Her esnafın işyerinde “müşteri velinimetimizdir” levhası asılıdır. Bugünlerde pek görmesek de…  Ben daha ileriye giderek, müşteri padişahtır diyorum. Kim padişahın gönlüne girerse, altın kesesini alır. Kim de padişahı üzerse, canını sıkarsa, ihtiyacını derhal sağlayamazsa, kelle gider. Tabi ki esnafın kellesinin gitmesinin iflas olduğunu ayrıntılı açıklamaya gerek yok sanırım.
Esnafın işyeri gayet temiz, bakımlı, aydınlık, ferah, ürünleri mükemmel dizilmiş, albenisi yüksek hale getirilmiş, yeterli ilan ve reklamı yapılmış olmalıdır. Esnafın üstü başı tertemiz, traşlı ve güzel kokulu olmalıdır.
Esnafın gözü müşterisinde olmalıdır.

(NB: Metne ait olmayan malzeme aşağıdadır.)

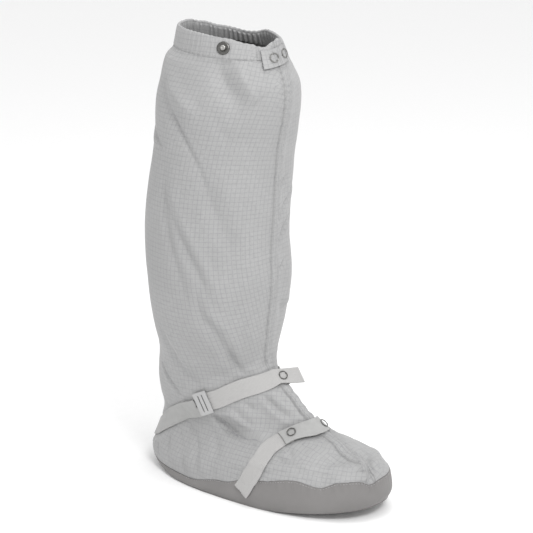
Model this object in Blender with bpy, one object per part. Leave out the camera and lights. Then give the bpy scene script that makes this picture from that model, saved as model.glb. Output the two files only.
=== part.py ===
"""Cleanroom boot: a knee-high cloth overboot with a soft coated sole, standing empty on it.

The boot stands on the plane z = 0 with its toe towards +X. The origin is under the middle of
the sole. Every shell is read from one function: a point at a place (0 at the floor edge of the
sole, 2 at the top seam of the rand, 20 at the rim of the collar) and a turn about the boot
(0 at the centre front, a quarter turn at the +Y side, half a turn at the centre back).
"""

import math
from collections import namedtuple

import bmesh
import bpy
from mathutils import Quaternion, Vector

# Driving dimensions, in metres
SOLE_LENGTH = 0.288
BALL_WIDTH = 0.130
INSTEP_HEIGHT = 0.134
BOOT_HEIGHT = 0.465
SHAFT_WIDTH = 0.142

# Cloth, elastic and sole material
CLOTH_WALL = 0.0014
CASING_WALL = 0.0030
CASING_STEP = 0.0012
SEAM_HALF_WIDTH = 0.0045
SEAM_RISE = 0.0008
SEAM_SHOULDER = 0.0012
PLATE_THICKNESS = 0.0022
PLATE_INSET = 0.006
RAND_WALL = 0.0016
STRAP_THICKNESS = 0.0013
JOINT_GAP = 0.0003

# Rise of the sole's ends off the floor
TOE_SPRING = 0.013
TOE_SPRING_FROM = 0.60
TOE_SPRING_POWER = 1.3
HEEL_SPRING = 0.0090
HEEL_SPRING_FROM = 0.25

Section = namedtuple("Section", "front front_rise back back_rise half_width widest nose heel")

# front and back are shares of the sole length from its heel end, rises are shares of the instep
# height, and half_width is a share of half the ball width. widest is how far along the section
# its widest point lies. nose and heel are the powers of its rounded ends: 2 is an ellipse, less
# is a pointed end and more a square one.
FOOT_SECTIONS = (
    Section(0.976, 0.000, 0.049, 0.000, 0.97, 0.53, 2.20, 2.5),
    Section(0.997, 0.000, 0.024, 0.000, 1.01, 0.54, 2.10, 2.4),
    Section(0.986, 0.000, 0.003, 0.000, 0.95, 0.55, 2.10, 2.4),
    Section(0.969, 0.351, 0.000, 0.127, 0.91, 0.55, 1.95, 2.4),
    Section(0.917, 0.414, 0.021, 0.246, 0.82, 0.54, 1.70, 2.3),
    Section(0.837, 0.478, 0.031, 0.366, 0.69, 0.52, 1.45, 2.2),
    Section(0.750, 0.515, 0.038, 0.485, 0.65, 0.48, 1.25, 2.2),
    Section(0.677, 0.627, 0.035, 0.612, 0.72, 0.44, 1.30, 2.2),
    Section(0.608, 0.761, 0.038, 0.731, 0.77, 0.42, 1.30, 2.2),
    Section(0.528, 0.866, 0.049, 0.866, 0.82, 0.44, 1.50, 2.1),
    Section(0.497, 1.000, 0.062, 1.022, 0.91, 0.48, 1.80, 2.1),
)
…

Arabadan  inen müşteri eğer senin işyerine yöneldiği anda, “buyrun efendim, hoşgeldiniz”i mükemmel bir tebessüm ve hareketle sarmalamalıdır.

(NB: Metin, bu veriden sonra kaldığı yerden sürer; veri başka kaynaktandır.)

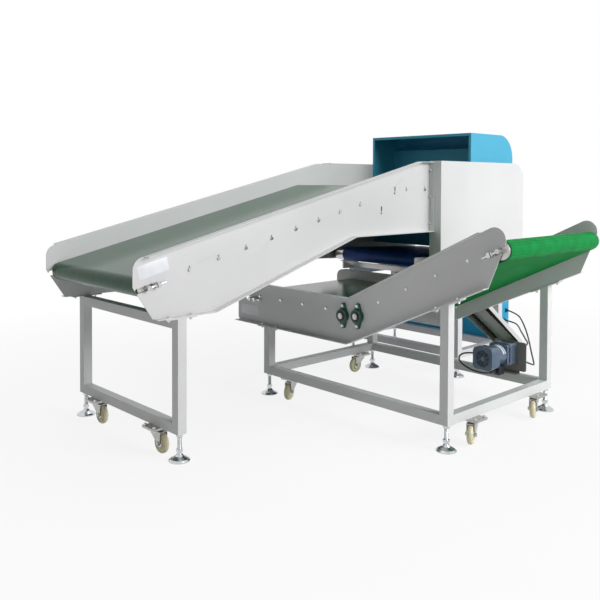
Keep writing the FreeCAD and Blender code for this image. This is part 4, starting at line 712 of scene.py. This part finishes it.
# %% Cabinet door
cabinet_low, cabinet_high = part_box("control_cabinet")
door = bmesh.new()
door_margin = 22 * MM
door_thick = 3 * MM
door_middle = Vector((cabinet_high.x + door_thick / 2, (cabinet_low.y + cabinet_high.y) / 2,
                      (cabinet_low.z + cabinet_high.z) / 2))
door_size = (door_thick, cabinet_high.y - cabinet_low.y - 2 * door_margin,
             cabinet_high.z - cabinet_low.z - 2 * door_margin)
block(door, door_middle, door_size, across_x, across_y, 1.2)
finished("cabinet_door", door, cabinet_powder, "frame", 35)
fittings = bmesh.new()
door_face = Vector((cabinet_high.x + door_thick, 0.0, 0.0))
for share in (0.25, 0.75):
    height = cabinet_low.z + share * (cabinet_high.z - cabinet_low.z)
    lock = door_face + across_y * (cabinet_high.y - 2.6 * door_margin) + upright * height
    turned(fittings, [(0.0, 0.0), (0.0, 13.0), (2.0, 13.0), (3.0, 11.5), (3.0, 7.0), (1.4, 6.4), (1.4, 0.0)],
           lock, across_x, 32)
    block(fittings, lock + across_x * 1.8 * MM, (2.4 * MM, 11.0 * MM, 3.0 * MM), across_x, across_y, 0.4)
    hinge = door_face + across_y * (cabinet_low.y + door_margin) + upright * height
    turned(fittings, [(-28.0, 0.0), (-28.0, 5.0), (-27.0, 6.0), (-0.6, 6.0), (-0.6, 5.2), (0.6, 5.2),
                      (0.6, 6.0), (27.0, 6.0), (28.0, 5.0), (28.0, 0.0)],
           hinge + across_x * 2.0 * MM, upright, 24)
finished("cabinet_door_fittings", fittings, passivated_zinc, "frame", 35)

# %% [markdown]
# ## Floor, backdrop and lamps
#
# The machine stands on a plain white studio floor. A floor bright enough to look white under the lamps would
# take more light than the machine should have, so rays from the camera see part of the floor as a white glow,
# and the machine's own shadow still falls on the rest. Far away the glow takes over, and the horizon is gone.

# %% Floor
floor_mesh = bmesh.new()
bmesh.ops.create_grid(floor_mesh, x_segments=1, y_segments=1, size=40.0)
floor_data = bpy.data.meshes.new("studio_floor")
floor_mesh.to_mesh(floor_data)
floor_mesh.free()
floor = bpy.data.objects.new("studio_floor", floor_data)
bpy.context.scene.collection.objects.link(floor)
floor_material, floor_tree, floor_place = start_material("white_studio_floor")
path = add_node(floor_tree, "ShaderNodeLightPath", {})
distance = add_node(floor_tree, "ShaderNodeVectorMath", {0: floor_place}, operation="LENGTH")
fade = add_node(floor_tree, "ShaderNodeMapRange", {"Value": distance.outputs["Value"], "From Min": 1.5,
                                                   "From Max": 4.5, "To Min": 0.86, "To Max": 1.0})
seen = add_node(floor_tree, "ShaderNodeMath", {0: path.outputs["Is Camera Ray"],
                                               1: path.outputs["Is Glossy Ray"]}, operation="MAXIMUM")
share = add_node(floor_tree, "ShaderNodeMath", {0: seen.outputs["Value"], 1: fade.outputs["Result"]},
                 operation="MULTIPLY")
matt = add_node(floor_tree, "ShaderNodeBsdfDiffuse", {"Color": linear("F2F2F2")})
glow = add_node(floor_tree, "ShaderNodeEmission", {"Color": (1.0, 1.0, 1.0, 1.0), "Strength": 1.0})
mixed = add_node(floor_tree, "ShaderNodeMixShader", {0: share.outputs["Value"], 1: matt.outputs["BSDF"],
                                                     2: glow.outputs["Emission"]})
add_node(floor_tree, "ShaderNodeOutputMaterial", {"Surface": mixed.outputs["Shader"]})
floor_data.materials.append(floor_material)

# %% World and lamps
world = bpy.data.worlds.new("studio_room")
bpy.context.scene.world = world
world.use_nodes = True
room = world.node_tree
room.nodes.clear()
path = add_node(room, "ShaderNodeLightPath", {})
seen = add_node(room, "ShaderNodeMath", {0: path.outputs["Is Camera Ray"], 1: path.outputs["Is Glossy Ray"]},
                operation="MAXIMUM")
light = add_node(room, "ShaderNodeBackground", {"Color": (1.0, 1.0, 1.0, 1.0), "Strength": 0.23})
white = add_node(room, "ShaderNodeBackground", {"Color": (1.0, 1.0, 1.0, 1.0), "Strength": 1.0})
mixed = add_node(room, "ShaderNodeMixShader", {0: seen.outputs["Value"], 1: light.outputs["Background"],
                                               2: white.outputs["Background"]})
add_node(room, "ShaderNodeOutputWorld", {"Surface": mixed.outputs["Shader"]})


def softbox(name, place, target, size, power):
    lamp = bpy.data.lights.new(name, "AREA")
    lamp.shape = "SQUARE"
    lamp.size = size
    lamp.energy = power
    stand = bpy.data.objects.new(name, lamp)
    bpy.context.scene.collection.objects.link(stand)
    aim = (Vector(target) - Vector(place)).to_track_quat("-Z", "Y").to_matrix().to_4x4()
    stand.matrix_world = Matrix.Translation(place) @ aim


softbox("key_softbox", (1.4, -6.4, 3.8), (0.0, 0.0, 0.7), 3.0, 345.0)
softbox("side_softbox", (4.5, -5.5, 3.2), (0.0, 0.0, 0.7), 2.0, 60.0)
softbox("top_softbox", (0.5, 0.5, 5.5), (0.0, 0.0, 0.7), 4.0, 60.0)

Müşterisiyle yerinde ve zamanını iyi ayarlayarak, ölçüyü kaçırmadan, yılışmadan, bilgiçlik taslamadan, müşteriyi onore edecek şekilde sohbet etmeli, küçük ve kaliteli espriler yapabilmelidir. Bunları yaparken de, müşterinin işini yıldırım hızıyla bitirmelidir. Zaten müşteri sizin sohbet ve esprilerinizden hoşlandıysa, başka müşteri de yoksa, elinde poşetlerle neşeli bir şekilde size katkıda bulunacaktır.
Eğer esnaf, müşterinin işini hafife alarak, yavaş hareket ederek, yukarıdaki eylemleri yaparsa, muhtemeldir ki, müşteri rahatsız olacaktır. Çünkü, müşterinin işinin çok hızlı görülmesi birinci önceliktir.
Bazı müşteriler, kendilerini çoğu zaman birinci öncelikli zannederler. İçeride birkaç müşteri varken, esnaf canla başla gayret edip hesap yaparken, aceleci müşteri hızla en öne geçip, “bana bir sigara verir misin” diyebilir. Burada esnafın davranış modeli çok önemlidir. Hiç ses çıkarmayıp, işine devam edebilir, sıranı bekle diyebilir. Bu yaklaşımlar çok yanlıştır.
Doğrusu, hemen o aceleci müşterinin yüzüne dönerek, tebessümle “çok özür dilerim efendim, sıranız gelince hemen yardımcı olacağım” demelidir. İşte o zaman aceleci ve hak yiyici müşteri alacağı dersi de almış olur.
Müşterisini ayakta karşılayıp, ayakta uğurlamayan, içecek dolabının yanında müşterinin aldığı ürünleri hemen kucağına alıp kasaya hızlıca yürümeyen, güzel davranış modellerini her müşteriye eşit uygulamayan, çocuklarla empati odaklı ve pozitif iletişim kuramayan, müşteriye ders vermeye kalkan, işgüzarlık yapan, yılışıklık yapan kimse, bence hiç esnaflığa soyunmamalıdır.

Selam, sevgi ve dualarımla, Allah’a (cc) emanet olunuz.